The listing below should be copied in full, word for word.

------

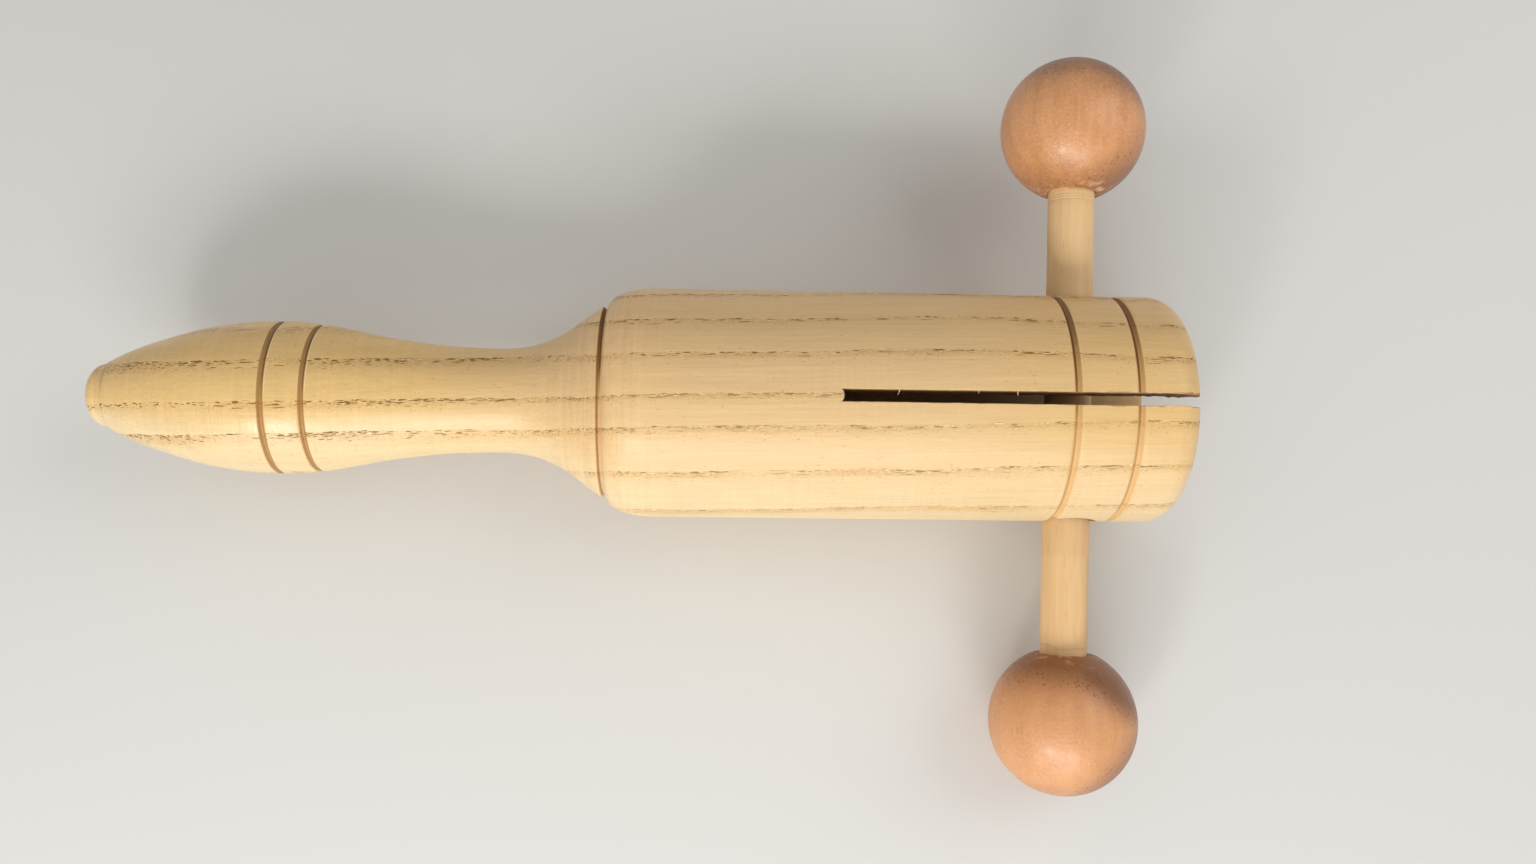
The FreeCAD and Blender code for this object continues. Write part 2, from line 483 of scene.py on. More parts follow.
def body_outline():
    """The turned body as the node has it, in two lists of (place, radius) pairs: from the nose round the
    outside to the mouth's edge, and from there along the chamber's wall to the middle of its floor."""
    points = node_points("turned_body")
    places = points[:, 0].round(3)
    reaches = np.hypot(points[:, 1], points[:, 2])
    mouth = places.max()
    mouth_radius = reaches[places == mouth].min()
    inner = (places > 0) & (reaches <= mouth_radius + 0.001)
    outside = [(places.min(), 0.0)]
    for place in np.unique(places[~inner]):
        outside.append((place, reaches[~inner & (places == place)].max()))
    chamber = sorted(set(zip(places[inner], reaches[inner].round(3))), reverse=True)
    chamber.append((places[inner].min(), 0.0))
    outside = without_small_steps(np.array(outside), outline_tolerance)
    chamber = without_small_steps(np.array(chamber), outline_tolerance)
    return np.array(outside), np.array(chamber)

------

Written solution:
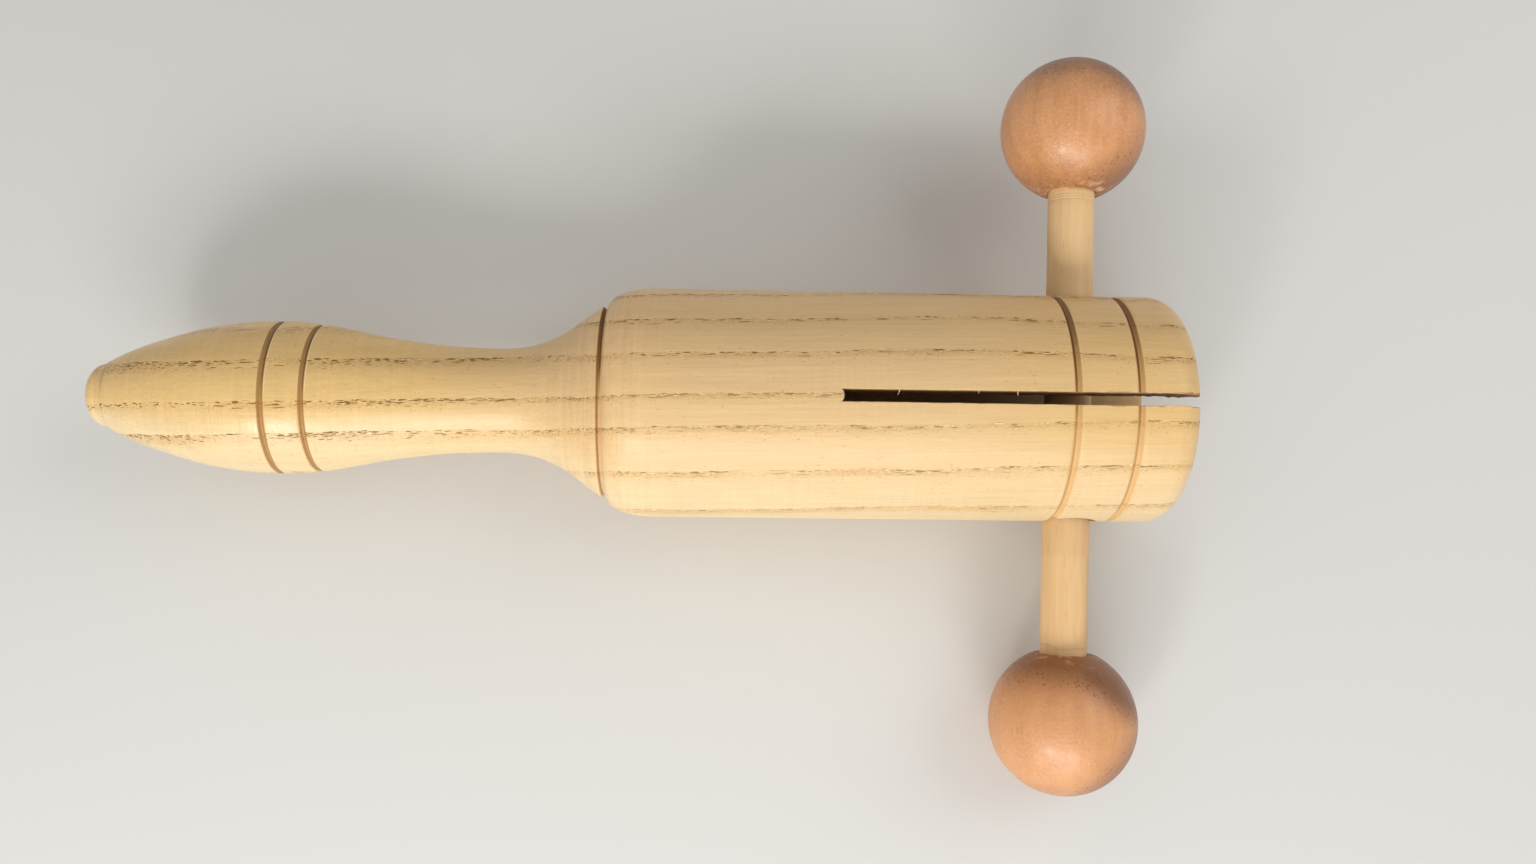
The FreeCAD and Blender code for this object continues. Write part 2, from line 483 of scene.py on. More parts follow.
def body_outline():
    """The turned body as the node has it, in two lists of (place, radius) pairs: from the nose round the
    outside to the mouth's edge, and from there along the chamber's wall to the middle of its floor."""
    points = node_points("turned_body")
    places = points[:, 0].round(3)
    reaches = np.hypot(points[:, 1], points[:, 2])
    mouth = places.max()
    mouth_radius = reaches[places == mouth].min()
    inner = (places > 0) & (reaches <= mouth_radius + 0.001)
    outside = [(places.min(), 0.0)]
    for place in np.unique(places[~inner]):
        outside.append((place, reaches[~inner & (places == place)].max()))
    chamber = sorted(set(zip(places[inner], reaches[inner].round(3))), reverse=True)
    chamber.append((places[inner].min(), 0.0))
    outside = without_small_steps(np.array(outside), outline_tolerance)
    chamber = without_small_steps(np.array(chamber), outline_tolerance)
    return np.array(outside), np.array(chamber)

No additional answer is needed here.